Provided material
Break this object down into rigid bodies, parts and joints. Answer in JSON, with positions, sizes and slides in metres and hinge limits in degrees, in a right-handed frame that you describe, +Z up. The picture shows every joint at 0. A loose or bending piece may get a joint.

* * *

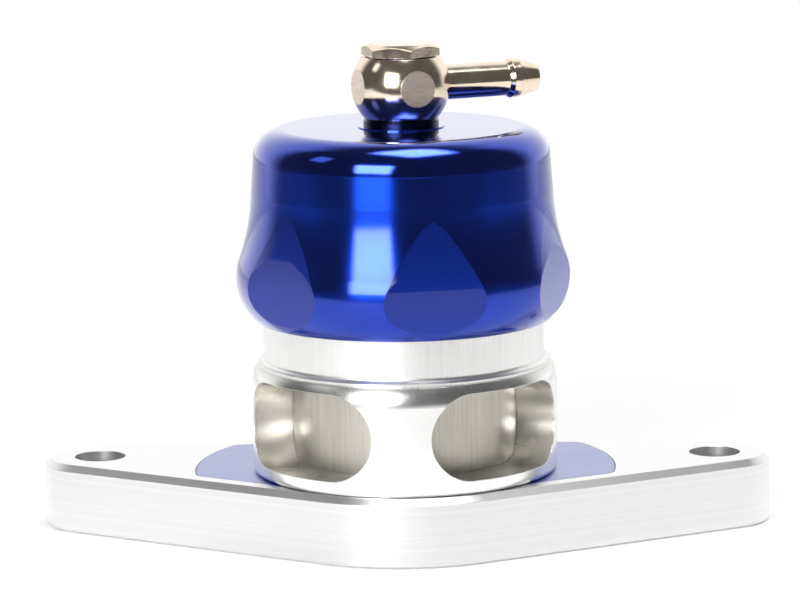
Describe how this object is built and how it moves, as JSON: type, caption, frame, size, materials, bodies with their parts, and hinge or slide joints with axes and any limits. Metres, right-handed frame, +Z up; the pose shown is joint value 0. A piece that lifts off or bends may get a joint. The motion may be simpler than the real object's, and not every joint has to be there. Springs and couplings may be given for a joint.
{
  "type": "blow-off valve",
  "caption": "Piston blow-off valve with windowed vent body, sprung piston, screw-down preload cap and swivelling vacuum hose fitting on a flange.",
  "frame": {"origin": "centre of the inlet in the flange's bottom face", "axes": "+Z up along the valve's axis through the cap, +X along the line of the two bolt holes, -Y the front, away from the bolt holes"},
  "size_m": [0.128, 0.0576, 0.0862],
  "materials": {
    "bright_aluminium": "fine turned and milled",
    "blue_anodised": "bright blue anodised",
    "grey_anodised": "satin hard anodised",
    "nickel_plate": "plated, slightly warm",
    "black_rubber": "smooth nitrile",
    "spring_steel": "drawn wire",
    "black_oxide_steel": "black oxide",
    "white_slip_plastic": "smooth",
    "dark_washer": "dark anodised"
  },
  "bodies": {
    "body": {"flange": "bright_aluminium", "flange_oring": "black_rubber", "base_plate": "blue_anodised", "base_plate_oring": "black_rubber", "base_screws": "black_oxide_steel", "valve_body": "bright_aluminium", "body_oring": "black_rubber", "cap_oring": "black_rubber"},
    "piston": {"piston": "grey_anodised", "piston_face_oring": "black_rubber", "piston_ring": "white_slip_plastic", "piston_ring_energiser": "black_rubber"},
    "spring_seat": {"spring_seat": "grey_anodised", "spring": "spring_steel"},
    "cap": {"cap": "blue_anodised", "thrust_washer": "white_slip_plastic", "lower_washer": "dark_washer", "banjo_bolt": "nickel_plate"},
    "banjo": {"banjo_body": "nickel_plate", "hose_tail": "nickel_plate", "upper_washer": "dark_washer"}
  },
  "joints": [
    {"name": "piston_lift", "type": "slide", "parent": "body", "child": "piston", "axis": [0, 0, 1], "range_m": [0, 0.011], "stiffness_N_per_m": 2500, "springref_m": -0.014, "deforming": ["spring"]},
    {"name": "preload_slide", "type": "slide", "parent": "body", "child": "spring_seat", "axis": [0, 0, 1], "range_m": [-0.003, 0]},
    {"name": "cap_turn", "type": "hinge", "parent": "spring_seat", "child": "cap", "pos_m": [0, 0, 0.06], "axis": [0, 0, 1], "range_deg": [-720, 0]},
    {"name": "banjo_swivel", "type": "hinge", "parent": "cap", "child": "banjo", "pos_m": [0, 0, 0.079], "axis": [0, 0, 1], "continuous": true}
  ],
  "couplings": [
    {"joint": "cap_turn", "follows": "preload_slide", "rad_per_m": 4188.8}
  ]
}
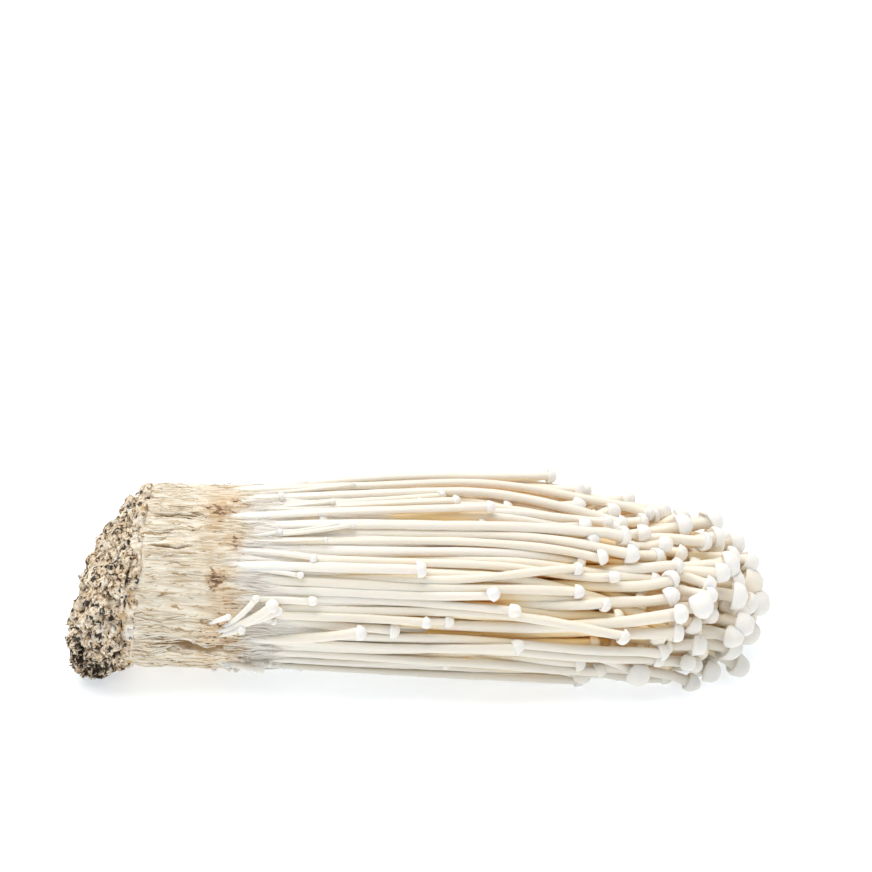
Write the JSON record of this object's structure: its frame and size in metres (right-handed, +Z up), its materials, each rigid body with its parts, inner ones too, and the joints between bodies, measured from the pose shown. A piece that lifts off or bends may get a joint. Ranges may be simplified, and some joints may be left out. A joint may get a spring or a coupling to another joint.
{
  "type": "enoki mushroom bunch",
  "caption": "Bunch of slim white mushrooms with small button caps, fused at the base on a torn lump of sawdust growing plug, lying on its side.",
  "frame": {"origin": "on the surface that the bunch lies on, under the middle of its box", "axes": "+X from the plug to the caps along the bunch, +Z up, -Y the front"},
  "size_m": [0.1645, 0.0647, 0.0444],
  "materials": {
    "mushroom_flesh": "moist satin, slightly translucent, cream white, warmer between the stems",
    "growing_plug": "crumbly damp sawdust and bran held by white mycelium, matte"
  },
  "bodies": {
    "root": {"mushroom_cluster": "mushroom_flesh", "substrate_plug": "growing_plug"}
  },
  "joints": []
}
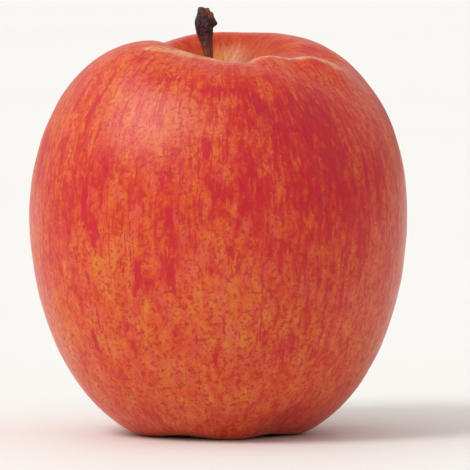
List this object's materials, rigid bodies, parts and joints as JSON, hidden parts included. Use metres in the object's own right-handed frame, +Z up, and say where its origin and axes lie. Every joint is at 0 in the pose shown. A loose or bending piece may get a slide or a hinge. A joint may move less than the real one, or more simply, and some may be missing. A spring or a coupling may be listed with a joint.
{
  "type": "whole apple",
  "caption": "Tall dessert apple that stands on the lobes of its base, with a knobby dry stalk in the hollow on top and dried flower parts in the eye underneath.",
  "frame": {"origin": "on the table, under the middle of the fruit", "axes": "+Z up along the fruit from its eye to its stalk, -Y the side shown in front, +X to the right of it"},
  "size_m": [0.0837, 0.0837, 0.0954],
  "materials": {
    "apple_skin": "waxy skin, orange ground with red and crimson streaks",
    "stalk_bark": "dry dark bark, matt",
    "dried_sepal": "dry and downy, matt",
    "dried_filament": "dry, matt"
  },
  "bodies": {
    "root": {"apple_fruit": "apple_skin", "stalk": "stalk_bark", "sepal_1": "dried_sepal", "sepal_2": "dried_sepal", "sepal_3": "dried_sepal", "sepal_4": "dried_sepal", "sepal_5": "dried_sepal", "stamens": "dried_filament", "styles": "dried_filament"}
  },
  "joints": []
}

---

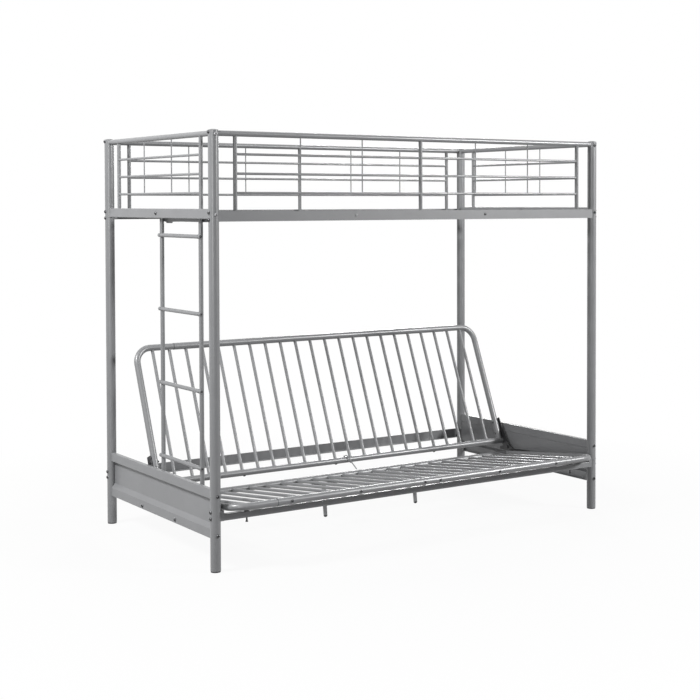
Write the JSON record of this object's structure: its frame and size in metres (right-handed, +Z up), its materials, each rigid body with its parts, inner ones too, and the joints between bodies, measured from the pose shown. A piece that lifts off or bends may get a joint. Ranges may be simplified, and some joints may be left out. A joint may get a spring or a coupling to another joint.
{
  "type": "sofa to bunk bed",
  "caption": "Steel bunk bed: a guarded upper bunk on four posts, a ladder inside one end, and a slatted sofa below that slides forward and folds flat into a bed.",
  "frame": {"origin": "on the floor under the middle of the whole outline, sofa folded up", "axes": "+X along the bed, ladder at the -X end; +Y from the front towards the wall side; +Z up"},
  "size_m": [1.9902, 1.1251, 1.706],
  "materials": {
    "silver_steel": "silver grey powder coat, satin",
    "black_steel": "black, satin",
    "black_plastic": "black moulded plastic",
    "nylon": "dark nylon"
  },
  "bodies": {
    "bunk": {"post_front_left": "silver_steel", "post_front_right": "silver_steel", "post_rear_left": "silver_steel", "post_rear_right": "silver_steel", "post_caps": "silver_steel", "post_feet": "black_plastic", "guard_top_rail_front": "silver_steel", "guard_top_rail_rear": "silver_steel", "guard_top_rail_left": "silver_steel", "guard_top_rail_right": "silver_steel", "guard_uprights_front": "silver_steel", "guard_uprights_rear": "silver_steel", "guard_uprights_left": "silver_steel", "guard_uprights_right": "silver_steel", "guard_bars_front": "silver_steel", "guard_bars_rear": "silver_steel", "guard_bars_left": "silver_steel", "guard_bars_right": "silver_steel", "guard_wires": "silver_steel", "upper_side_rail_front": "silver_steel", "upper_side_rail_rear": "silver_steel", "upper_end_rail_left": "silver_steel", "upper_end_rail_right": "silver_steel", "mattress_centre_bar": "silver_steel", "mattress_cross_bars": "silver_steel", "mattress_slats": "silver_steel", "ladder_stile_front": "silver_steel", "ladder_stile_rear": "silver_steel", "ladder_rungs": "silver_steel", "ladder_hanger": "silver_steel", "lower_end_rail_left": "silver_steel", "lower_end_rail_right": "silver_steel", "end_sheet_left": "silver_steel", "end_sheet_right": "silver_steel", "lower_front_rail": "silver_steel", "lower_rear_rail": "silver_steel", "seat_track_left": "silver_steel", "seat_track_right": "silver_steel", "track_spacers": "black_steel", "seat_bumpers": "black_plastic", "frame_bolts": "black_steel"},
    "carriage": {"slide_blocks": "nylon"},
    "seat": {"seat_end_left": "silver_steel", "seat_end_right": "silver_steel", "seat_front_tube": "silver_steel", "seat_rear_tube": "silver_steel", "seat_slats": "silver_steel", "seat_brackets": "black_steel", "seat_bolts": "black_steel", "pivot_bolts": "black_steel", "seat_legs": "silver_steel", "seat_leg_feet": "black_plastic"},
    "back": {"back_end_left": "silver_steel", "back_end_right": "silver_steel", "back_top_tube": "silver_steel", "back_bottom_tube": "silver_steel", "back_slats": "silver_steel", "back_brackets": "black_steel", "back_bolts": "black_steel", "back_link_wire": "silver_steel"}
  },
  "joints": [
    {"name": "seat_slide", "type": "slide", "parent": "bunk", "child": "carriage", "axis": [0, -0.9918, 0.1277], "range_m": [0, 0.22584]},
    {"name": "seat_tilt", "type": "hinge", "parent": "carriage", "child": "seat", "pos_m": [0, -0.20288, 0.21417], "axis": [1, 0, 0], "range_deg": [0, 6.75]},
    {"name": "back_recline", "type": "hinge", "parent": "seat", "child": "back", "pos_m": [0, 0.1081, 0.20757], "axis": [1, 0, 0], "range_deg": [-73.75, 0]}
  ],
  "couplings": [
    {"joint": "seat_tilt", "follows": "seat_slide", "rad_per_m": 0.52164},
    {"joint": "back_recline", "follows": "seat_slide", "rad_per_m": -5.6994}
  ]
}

Set exercise
Your answer should be a single number: the count of lines that contain "origin".

Correct result
5